> _Objective_:
The material below contains a line with "tube = build_tube()" and a line with "cad_parts[node].hide_render = cad_parts[node].hide_viewport". Copy exactly those two lines and all lines between them.

---------- Collected material

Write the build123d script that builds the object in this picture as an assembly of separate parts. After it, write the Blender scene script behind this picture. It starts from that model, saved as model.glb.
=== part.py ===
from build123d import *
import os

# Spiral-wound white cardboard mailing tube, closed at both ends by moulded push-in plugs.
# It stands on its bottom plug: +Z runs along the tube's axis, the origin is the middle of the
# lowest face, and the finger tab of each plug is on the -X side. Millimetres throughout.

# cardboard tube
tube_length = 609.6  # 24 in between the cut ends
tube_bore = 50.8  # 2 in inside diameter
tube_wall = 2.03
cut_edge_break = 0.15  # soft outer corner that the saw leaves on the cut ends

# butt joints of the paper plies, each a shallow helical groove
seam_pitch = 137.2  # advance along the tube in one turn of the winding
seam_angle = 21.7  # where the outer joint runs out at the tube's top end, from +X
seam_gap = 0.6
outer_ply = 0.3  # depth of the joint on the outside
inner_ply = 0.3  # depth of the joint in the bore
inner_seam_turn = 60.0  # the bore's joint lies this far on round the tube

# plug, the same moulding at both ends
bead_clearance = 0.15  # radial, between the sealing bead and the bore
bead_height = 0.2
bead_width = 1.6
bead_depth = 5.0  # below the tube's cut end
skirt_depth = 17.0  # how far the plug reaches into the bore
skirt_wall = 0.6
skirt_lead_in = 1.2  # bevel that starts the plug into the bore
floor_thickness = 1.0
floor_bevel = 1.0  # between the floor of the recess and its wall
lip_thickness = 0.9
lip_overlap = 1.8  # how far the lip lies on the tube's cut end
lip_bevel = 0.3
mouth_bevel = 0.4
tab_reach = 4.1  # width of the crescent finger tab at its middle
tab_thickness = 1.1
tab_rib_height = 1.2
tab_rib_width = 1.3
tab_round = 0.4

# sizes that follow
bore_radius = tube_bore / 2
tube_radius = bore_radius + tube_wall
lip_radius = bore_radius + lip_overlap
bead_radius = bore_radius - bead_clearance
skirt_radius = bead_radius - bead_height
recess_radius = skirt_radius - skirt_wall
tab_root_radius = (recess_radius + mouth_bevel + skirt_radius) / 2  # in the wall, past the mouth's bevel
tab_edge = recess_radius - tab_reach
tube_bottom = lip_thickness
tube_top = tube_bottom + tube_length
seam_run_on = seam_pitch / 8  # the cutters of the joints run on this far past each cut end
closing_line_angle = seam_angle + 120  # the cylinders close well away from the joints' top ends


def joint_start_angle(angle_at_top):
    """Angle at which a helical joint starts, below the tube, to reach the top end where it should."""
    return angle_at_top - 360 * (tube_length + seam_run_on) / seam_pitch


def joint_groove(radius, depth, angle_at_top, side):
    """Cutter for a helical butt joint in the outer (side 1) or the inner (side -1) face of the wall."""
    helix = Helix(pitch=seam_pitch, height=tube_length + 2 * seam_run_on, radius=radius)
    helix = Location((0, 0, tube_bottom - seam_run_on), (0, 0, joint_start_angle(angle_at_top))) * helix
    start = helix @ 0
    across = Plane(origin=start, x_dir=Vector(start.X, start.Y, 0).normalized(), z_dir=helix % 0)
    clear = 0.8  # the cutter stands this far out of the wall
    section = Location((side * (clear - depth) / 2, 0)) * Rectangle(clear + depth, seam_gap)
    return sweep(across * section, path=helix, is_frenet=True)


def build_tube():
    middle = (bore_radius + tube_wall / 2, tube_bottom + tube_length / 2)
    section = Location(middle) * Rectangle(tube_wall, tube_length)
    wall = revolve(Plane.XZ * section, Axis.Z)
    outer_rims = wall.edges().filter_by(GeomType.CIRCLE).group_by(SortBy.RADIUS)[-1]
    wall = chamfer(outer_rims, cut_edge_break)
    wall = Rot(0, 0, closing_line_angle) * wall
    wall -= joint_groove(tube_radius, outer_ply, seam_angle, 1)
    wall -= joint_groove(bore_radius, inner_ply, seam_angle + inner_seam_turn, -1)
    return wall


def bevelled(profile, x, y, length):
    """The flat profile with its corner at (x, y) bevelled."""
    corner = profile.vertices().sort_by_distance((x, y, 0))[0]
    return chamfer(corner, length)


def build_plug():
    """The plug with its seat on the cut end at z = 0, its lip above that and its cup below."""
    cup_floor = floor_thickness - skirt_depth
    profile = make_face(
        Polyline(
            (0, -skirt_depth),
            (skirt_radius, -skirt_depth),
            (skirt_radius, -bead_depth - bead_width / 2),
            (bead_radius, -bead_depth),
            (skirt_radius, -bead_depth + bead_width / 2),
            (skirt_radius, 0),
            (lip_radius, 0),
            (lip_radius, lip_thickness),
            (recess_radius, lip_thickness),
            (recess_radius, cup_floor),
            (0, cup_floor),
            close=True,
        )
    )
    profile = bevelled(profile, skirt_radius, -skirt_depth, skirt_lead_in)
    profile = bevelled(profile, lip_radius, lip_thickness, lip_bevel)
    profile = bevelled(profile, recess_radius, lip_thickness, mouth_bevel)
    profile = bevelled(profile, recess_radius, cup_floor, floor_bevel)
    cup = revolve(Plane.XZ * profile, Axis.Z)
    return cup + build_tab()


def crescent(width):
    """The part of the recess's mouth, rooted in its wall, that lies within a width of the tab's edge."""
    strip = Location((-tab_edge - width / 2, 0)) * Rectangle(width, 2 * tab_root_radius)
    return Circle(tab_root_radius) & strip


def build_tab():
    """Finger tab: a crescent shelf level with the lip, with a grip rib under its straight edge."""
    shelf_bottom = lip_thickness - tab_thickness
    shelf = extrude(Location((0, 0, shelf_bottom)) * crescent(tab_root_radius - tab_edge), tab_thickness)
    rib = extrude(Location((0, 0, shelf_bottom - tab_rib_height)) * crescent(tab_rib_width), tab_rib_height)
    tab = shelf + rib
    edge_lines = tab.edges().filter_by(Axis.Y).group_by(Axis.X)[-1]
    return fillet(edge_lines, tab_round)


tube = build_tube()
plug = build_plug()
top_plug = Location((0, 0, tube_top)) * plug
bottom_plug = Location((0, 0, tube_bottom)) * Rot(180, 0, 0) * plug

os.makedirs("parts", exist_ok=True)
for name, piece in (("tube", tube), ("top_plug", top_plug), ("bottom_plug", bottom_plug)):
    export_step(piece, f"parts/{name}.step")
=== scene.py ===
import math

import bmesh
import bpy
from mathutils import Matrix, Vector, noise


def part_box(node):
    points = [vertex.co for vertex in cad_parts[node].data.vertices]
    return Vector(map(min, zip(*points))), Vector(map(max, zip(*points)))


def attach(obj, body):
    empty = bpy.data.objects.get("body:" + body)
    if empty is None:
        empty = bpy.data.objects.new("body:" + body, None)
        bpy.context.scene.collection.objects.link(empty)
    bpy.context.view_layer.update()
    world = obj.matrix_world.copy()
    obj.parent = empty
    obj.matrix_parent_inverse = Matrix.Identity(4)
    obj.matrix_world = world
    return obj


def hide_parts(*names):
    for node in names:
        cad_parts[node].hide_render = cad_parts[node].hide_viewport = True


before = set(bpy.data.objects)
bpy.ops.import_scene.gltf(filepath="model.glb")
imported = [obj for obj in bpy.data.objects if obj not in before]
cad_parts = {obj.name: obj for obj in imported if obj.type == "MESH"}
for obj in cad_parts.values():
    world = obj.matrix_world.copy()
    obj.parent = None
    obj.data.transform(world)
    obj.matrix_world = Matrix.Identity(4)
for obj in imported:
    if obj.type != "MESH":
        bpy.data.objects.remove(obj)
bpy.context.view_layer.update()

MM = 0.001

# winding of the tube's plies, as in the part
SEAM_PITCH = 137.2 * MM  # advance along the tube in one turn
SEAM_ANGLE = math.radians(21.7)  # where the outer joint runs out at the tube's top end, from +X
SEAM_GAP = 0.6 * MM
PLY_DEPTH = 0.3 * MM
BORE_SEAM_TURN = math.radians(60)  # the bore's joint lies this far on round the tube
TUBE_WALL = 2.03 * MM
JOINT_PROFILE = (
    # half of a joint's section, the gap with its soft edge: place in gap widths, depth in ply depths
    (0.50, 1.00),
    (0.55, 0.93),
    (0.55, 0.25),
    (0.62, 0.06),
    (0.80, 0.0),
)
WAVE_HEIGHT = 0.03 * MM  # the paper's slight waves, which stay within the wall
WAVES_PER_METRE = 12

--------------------

> _Output for this task_:
tube = build_tube()
plug = build_plug()
top_plug = Location((0, 0, tube_top)) * plug
bottom_plug = Location((0, 0, tube_bottom)) * Rot(180, 0, 0) * plug

os.makedirs("parts", exist_ok=True)
for name, piece in (("tube", tube), ("top_plug", top_plug), ("bottom_plug", bottom_plug)):
    export_step(piece, f"parts/{name}.step")
=== scene.py ===
import math

import bmesh
import bpy
from mathutils import Matrix, Vector, noise


def part_box(node):
    points = [vertex.co for vertex in cad_parts[node].data.vertices]
    return Vector(map(min, zip(*points))), Vector(map(max, zip(*points)))


def attach(obj, body):
    empty = bpy.data.objects.get("body:" + body)
    if empty is None:
        empty = bpy.data.objects.new("body:" + body, None)
        bpy.context.scene.collection.objects.link(empty)
    bpy.context.view_layer.update()
    world = obj.matrix_world.copy()
    obj.parent = empty
    obj.matrix_parent_inverse = Matrix.Identity(4)
    obj.matrix_world = world
    return obj


def hide_parts(*names):
    for node in names:
        cad_parts[node].hide_render = cad_parts[node].hide_viewport = True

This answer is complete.